▶ SHORT TASK
Repeat the whole listing exactly as written.

▶ RAW DATA
*****

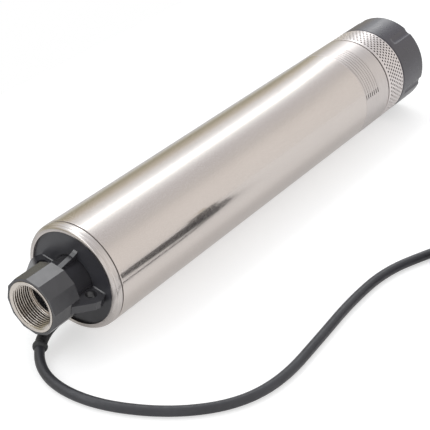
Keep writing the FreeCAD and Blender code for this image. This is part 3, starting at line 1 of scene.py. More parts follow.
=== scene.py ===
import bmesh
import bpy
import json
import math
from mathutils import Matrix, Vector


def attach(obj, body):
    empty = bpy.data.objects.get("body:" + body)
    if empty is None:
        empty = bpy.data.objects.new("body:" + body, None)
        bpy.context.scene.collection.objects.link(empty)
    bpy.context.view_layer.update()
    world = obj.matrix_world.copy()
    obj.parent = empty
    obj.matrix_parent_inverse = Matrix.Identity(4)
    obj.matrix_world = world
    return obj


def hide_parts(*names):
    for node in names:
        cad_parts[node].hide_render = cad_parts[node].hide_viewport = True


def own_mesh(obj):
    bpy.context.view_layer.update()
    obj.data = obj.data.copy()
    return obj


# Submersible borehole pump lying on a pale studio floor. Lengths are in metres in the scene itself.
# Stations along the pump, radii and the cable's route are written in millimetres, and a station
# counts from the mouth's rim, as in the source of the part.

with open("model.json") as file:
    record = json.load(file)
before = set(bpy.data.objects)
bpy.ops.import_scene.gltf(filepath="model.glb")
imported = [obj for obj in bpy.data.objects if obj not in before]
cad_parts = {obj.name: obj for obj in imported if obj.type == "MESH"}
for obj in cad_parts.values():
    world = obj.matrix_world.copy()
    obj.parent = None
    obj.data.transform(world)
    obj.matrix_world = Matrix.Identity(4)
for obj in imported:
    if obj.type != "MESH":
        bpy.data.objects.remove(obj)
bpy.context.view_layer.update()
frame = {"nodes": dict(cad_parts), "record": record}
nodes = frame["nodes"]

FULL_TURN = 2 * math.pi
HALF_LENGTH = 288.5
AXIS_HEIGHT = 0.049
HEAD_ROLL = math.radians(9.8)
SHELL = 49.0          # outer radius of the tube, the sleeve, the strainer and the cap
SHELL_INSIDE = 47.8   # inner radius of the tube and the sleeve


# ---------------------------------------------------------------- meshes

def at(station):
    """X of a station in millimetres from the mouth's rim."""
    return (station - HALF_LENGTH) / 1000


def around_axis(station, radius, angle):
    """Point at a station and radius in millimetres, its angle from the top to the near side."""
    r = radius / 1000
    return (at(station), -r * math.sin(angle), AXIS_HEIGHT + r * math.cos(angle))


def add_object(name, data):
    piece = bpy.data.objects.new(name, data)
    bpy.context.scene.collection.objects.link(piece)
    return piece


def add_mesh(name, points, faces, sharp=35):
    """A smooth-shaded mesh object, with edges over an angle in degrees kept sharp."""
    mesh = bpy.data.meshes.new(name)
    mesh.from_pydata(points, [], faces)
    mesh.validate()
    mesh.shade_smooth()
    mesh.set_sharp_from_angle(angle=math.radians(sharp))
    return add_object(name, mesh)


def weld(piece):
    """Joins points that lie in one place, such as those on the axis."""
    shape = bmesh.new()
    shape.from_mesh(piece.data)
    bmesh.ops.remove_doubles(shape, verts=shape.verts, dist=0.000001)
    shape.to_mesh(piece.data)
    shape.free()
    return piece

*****

▶ ANSWER FOR THE TASK
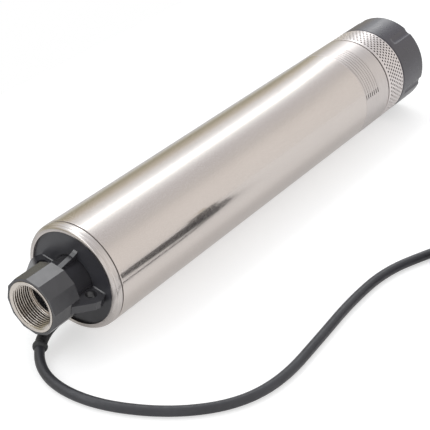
Keep writing the FreeCAD and Blender code for this image. This is part 3, starting at line 1 of scene.py. More parts follow.
=== scene.py ===
import bmesh
import bpy
import json
import math
from mathutils import Matrix, Vector


def attach(obj, body):
    empty = bpy.data.objects.get("body:" + body)
    if empty is None:
        empty = bpy.data.objects.new("body:" + body, None)
        bpy.context.scene.collection.objects.link(empty)
    bpy.context.view_layer.update()
    world = obj.matrix_world.copy()
    obj.parent = empty
    obj.matrix_parent_inverse = Matrix.Identity(4)
    obj.matrix_world = world
    return obj


def hide_parts(*names):
    for node in names:
        cad_parts[node].hide_render = cad_parts[node].hide_viewport = True


def own_mesh(obj):
    bpy.context.view_layer.update()
    obj.data = obj.data.copy()
    return obj


# Submersible borehole pump lying on a pale studio floor. Lengths are in metres in the scene itself.
# Stations along the pump, radii and the cable's route are written in millimetres, and a station
# counts from the mouth's rim, as in the source of the part.

with open("model.json") as file:
    record = json.load(file)
before = set(bpy.data.objects)
bpy.ops.import_scene.gltf(filepath="model.glb")
imported = [obj for obj in bpy.data.objects if obj not in before]
cad_parts = {obj.name: obj for obj in imported if obj.type == "MESH"}
for obj in cad_parts.values():
    world = obj.matrix_world.copy()
    obj.parent = None
    obj.data.transform(world)
    obj.matrix_world = Matrix.Identity(4)
for obj in imported:
    if obj.type != "MESH":
        bpy.data.objects.remove(obj)
bpy.context.view_layer.update()
frame = {"nodes": dict(cad_parts), "record": record}
nodes = frame["nodes"]

FULL_TURN = 2 * math.pi
HALF_LENGTH = 288.5
AXIS_HEIGHT = 0.049
HEAD_ROLL = math.radians(9.8)
SHELL = 49.0          # outer radius of the tube, the sleeve, the strainer and the cap
SHELL_INSIDE = 47.8   # inner radius of the tube and the sleeve


# ---------------------------------------------------------------- meshes

def at(station):
    """X of a station in millimetres from the mouth's rim."""
    return (station - HALF_LENGTH) / 1000


def around_axis(station, radius, angle):
    """Point at a station and radius in millimetres, its angle from the top to the near side."""
    r = radius / 1000
    return (at(station), -r * math.sin(angle), AXIS_HEIGHT + r * math.cos(angle))


def add_object(name, data):
    piece = bpy.data.objects.new(name, data)
    bpy.context.scene.collection.objects.link(piece)
    return piece


def add_mesh(name, points, faces, sharp=35):
    """A smooth-shaded mesh object, with edges over an angle in degrees kept sharp."""
    mesh = bpy.data.meshes.new(name)
    mesh.from_pydata(points, [], faces)
    mesh.validate()
    mesh.shade_smooth()
    mesh.set_sharp_from_angle(angle=math.radians(sharp))
    return add_object(name, mesh)


def weld(piece):
    """Joins points that lie in one place, such as those on the axis."""
    shape = bmesh.new()
    shape.from_mesh(piece.data)
    bmesh.ops.remove_doubles(shape, verts=shape.verts, dist=0.000001)
    shape.to_mesh(piece.data)
    shape.free()
    return piece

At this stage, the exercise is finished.